* [WRITTEN REQUEST]:
Each line from the start of the data below through the one containing "FOOT_INSET = 0.130" must be reproduced exactly.

* [RECORDED DATA]:
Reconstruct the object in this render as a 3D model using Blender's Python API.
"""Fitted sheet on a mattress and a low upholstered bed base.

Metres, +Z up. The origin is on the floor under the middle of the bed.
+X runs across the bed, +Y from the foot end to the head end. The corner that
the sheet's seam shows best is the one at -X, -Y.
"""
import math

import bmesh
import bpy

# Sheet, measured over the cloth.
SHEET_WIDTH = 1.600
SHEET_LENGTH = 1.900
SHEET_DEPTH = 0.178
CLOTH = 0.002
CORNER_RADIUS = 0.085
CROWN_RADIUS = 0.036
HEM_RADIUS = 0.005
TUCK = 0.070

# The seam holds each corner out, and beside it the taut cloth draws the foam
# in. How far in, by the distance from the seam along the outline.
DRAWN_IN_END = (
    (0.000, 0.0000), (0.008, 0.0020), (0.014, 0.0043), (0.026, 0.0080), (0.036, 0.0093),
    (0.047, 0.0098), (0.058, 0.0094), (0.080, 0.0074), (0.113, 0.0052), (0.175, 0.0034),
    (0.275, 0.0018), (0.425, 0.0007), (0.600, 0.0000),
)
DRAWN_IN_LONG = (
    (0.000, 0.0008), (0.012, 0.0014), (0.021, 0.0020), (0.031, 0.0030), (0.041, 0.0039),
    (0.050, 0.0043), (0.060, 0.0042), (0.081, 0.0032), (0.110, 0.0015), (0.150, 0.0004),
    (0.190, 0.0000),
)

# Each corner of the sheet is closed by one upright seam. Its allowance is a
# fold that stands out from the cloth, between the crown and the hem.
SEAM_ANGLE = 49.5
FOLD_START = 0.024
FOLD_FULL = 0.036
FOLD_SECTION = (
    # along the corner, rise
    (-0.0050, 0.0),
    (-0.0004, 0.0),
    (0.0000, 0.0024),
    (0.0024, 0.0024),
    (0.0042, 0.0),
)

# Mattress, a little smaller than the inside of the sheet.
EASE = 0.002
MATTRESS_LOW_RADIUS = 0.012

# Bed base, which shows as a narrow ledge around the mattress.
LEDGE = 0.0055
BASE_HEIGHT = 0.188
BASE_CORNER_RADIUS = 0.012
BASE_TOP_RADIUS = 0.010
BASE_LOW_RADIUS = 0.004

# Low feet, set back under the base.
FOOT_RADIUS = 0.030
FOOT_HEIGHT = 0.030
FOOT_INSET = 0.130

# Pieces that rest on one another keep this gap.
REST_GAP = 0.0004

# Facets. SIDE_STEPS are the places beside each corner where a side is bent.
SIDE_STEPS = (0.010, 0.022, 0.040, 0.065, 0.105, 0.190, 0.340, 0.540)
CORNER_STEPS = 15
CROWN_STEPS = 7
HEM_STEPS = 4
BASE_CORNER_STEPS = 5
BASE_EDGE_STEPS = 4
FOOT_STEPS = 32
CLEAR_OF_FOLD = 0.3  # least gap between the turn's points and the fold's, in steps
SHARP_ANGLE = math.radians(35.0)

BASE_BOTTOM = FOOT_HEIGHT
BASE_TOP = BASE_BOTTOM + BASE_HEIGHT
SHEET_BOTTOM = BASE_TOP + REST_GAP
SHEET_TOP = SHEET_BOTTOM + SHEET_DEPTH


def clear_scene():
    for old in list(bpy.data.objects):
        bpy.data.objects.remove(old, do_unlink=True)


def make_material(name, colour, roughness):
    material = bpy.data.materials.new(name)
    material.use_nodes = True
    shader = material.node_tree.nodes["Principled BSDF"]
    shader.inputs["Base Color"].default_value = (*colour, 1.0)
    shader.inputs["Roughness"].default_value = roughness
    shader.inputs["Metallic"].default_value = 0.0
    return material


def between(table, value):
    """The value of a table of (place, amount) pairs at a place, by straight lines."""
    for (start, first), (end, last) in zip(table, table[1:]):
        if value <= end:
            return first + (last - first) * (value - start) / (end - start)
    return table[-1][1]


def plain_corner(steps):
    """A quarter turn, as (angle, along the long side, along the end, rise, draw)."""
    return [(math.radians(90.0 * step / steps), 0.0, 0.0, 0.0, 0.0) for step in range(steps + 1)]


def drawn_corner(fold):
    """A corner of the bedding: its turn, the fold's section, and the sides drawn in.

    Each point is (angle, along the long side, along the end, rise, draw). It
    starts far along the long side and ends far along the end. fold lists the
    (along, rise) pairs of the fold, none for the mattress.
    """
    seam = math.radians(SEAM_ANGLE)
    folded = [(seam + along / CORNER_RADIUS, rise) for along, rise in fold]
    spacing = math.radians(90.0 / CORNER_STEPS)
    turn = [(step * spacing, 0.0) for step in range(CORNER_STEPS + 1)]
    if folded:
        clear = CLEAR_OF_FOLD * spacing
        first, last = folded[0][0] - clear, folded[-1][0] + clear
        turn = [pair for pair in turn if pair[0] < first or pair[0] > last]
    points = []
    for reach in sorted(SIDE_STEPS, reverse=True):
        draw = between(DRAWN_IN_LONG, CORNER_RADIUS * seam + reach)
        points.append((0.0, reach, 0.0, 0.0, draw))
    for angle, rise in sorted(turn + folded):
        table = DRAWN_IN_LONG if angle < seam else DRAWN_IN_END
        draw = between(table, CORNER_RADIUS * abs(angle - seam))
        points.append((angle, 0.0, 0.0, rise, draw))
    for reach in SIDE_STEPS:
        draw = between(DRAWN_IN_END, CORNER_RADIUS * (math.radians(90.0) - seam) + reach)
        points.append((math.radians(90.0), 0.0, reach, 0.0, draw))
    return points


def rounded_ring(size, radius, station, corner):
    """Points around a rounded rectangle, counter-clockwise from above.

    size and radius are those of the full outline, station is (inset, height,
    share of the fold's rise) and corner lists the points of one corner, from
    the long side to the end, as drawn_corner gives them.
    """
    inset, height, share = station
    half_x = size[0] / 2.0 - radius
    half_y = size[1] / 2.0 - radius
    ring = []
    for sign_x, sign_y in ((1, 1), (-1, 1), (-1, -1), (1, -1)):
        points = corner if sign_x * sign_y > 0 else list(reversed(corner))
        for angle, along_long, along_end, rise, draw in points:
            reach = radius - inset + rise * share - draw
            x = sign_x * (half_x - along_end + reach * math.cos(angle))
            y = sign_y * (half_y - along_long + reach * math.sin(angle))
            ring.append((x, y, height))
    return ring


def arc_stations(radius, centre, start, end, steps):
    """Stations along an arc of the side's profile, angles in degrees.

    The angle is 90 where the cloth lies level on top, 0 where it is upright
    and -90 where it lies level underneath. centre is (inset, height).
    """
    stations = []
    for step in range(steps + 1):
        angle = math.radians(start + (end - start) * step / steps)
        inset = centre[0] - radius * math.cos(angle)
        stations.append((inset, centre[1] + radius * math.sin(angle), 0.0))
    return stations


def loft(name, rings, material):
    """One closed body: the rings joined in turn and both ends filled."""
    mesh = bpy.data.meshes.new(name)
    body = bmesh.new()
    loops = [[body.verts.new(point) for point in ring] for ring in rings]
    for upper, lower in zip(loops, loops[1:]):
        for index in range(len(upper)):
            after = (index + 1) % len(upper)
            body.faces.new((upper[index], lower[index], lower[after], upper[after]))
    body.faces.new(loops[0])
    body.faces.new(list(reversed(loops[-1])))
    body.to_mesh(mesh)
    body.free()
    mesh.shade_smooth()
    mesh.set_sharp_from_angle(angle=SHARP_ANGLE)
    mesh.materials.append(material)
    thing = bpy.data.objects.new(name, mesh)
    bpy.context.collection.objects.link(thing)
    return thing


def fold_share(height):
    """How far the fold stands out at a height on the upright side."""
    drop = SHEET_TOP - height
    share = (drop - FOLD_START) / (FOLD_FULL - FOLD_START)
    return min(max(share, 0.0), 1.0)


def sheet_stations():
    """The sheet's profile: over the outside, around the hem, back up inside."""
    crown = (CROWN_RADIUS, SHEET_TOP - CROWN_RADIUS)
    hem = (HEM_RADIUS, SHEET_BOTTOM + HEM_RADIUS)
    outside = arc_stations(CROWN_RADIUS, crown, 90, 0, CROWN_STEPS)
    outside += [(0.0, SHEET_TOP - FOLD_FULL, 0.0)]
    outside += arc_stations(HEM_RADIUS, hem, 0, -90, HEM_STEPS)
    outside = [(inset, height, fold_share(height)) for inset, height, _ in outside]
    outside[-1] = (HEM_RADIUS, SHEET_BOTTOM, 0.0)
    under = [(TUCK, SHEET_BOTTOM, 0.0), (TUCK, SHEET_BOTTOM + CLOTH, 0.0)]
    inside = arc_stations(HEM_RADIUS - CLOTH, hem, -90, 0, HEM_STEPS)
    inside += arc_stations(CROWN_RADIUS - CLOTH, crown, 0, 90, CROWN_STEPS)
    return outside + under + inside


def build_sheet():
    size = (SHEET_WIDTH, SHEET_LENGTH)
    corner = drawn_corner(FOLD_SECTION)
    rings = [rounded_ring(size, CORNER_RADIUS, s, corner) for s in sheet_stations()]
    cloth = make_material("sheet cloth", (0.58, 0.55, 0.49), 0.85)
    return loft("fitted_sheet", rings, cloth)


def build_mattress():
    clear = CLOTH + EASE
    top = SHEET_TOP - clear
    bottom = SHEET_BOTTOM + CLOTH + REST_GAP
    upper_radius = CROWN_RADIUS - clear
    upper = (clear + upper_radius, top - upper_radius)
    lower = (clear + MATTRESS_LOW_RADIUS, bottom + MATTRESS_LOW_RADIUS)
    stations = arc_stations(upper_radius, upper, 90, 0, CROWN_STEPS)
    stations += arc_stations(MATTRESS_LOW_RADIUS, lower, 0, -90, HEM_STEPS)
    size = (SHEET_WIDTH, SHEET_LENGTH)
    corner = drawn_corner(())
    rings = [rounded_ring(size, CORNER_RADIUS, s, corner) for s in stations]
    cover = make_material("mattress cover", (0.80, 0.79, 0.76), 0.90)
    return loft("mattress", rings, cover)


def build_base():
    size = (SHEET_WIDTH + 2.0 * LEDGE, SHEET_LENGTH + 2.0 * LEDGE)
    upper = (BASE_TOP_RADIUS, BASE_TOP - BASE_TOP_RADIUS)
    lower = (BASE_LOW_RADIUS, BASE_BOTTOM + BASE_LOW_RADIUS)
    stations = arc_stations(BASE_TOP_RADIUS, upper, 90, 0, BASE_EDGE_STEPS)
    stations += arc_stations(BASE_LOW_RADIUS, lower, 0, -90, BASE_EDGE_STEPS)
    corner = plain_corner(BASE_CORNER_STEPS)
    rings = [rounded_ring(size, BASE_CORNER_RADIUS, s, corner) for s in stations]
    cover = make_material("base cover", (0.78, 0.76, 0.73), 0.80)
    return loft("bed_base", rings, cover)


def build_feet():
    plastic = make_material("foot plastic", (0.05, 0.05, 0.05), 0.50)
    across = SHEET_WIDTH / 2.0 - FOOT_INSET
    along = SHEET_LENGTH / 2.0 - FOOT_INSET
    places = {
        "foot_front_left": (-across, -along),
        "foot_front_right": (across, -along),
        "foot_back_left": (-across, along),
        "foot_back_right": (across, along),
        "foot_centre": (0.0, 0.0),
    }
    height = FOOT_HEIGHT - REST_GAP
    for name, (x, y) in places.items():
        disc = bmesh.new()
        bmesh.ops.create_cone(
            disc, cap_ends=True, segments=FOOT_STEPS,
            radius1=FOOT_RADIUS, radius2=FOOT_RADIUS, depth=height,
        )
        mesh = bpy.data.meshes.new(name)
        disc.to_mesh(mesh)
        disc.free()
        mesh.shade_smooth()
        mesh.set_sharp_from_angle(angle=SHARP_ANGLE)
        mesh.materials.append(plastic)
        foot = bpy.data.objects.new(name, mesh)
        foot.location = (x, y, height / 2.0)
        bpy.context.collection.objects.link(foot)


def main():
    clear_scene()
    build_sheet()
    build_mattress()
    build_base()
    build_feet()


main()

* [EXERCISE OUTPUT]:
Reconstruct the object in this render as a 3D model using Blender's Python API.
"""Fitted sheet on a mattress and a low upholstered bed base.

Metres, +Z up. The origin is on the floor under the middle of the bed.
+X runs across the bed, +Y from the foot end to the head end. The corner that
the sheet's seam shows best is the one at -X, -Y.
"""
import math

import bmesh
import bpy

# Sheet, measured over the cloth.
SHEET_WIDTH = 1.600
SHEET_LENGTH = 1.900
SHEET_DEPTH = 0.178
CLOTH = 0.002
CORNER_RADIUS = 0.085
CROWN_RADIUS = 0.036
HEM_RADIUS = 0.005
TUCK = 0.070

# The seam holds each corner out, and beside it the taut cloth draws the foam
# in. How far in, by the distance from the seam along the outline.
DRAWN_IN_END = (
    (0.000, 0.0000), (0.008, 0.0020), (0.014, 0.0043), (0.026, 0.0080), (0.036, 0.0093),
    (0.047, 0.0098), (0.058, 0.0094), (0.080, 0.0074), (0.113, 0.0052), (0.175, 0.0034),
    (0.275, 0.0018), (0.425, 0.0007), (0.600, 0.0000),
)
DRAWN_IN_LONG = (
    (0.000, 0.0008), (0.012, 0.0014), (0.021, 0.0020), (0.031, 0.0030), (0.041, 0.0039),
    (0.050, 0.0043), (0.060, 0.0042), (0.081, 0.0032), (0.110, 0.0015), (0.150, 0.0004),
    (0.190, 0.0000),
)

# Each corner of the sheet is closed by one upright seam. Its allowance is a
# fold that stands out from the cloth, between the crown and the hem.
SEAM_ANGLE = 49.5
FOLD_START = 0.024
FOLD_FULL = 0.036
FOLD_SECTION = (
    # along the corner, rise
    (-0.0050, 0.0),
    (-0.0004, 0.0),
    (0.0000, 0.0024),
    (0.0024, 0.0024),
    (0.0042, 0.0),
)

# Mattress, a little smaller than the inside of the sheet.
EASE = 0.002
MATTRESS_LOW_RADIUS = 0.012

# Bed base, which shows as a narrow ledge around the mattress.
LEDGE = 0.0055
BASE_HEIGHT = 0.188
BASE_CORNER_RADIUS = 0.012
BASE_TOP_RADIUS = 0.010
BASE_LOW_RADIUS = 0.004

# Low feet, set back under the base.
FOOT_RADIUS = 0.030
FOOT_HEIGHT = 0.030
FOOT_INSET = 0.130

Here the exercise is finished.